While practice remains the central issue in design education, I believe it is important that students reflect critically on their own practice and develop an awareness of contemporary discourse in the field and the contextual issues that affect design practices. Students need to be well equipped with relevant practical skills to excel as a professional upon graduation. More importantly, students should be prepared to face future challenges in a field that is constantly in flux and a world that is becoming less and less predictable. In response, my pedagogy emphasises ‘teaching for significance’ as rather simply providing a formula for success. A student-centred, interactive classroom that promotes self-motivated learning is what I strive to achieve. Rather than playing the role of an authority figure, I invite students to challenge the status quo, initiate debates, and to actively take charge of their own decisions, actions and education. As such, I take on the role of a facilitator of learning. Guided self-discovery is valued over the transmission of knowledge and plurality is favoured over the enforcement of immutable rules.

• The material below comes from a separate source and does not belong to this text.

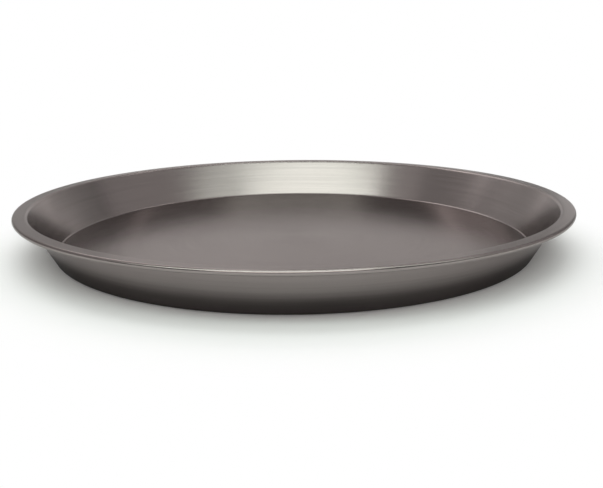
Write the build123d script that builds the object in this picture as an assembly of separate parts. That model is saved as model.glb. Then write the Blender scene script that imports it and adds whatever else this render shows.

Early on in my career, I had already decided that I wanted to work in an academic setting rather than a commercial one, and began to teach merely two years after I graduated from my master’s degree, initially part-time and later as a full time assistant professor. I found that I cared too deeply about the philosophical and theoretical discourse of design, and would not find satisfaction in working purely in the industry. Practicing and teaching design are two rather different things. Teaching gives one an opportunity to reflect on practice, and externalise the implicit knowledge developed through practice, put it into some sort of framework in a structured way, so that it can be imparted to learners. I find this process deeply satisfying.
I have now accumulated over 15 years of experience in the higher education sector as a teacher, researcher as well as senior academic leader. I have worked at university environments in the UK, Hong Kong, as well as Canada, spanning the spectrum of traditional art and design university, comprehensive polytechnic university and research-intensive university that pioneered design research, and now in a specialised, career-oriented design school.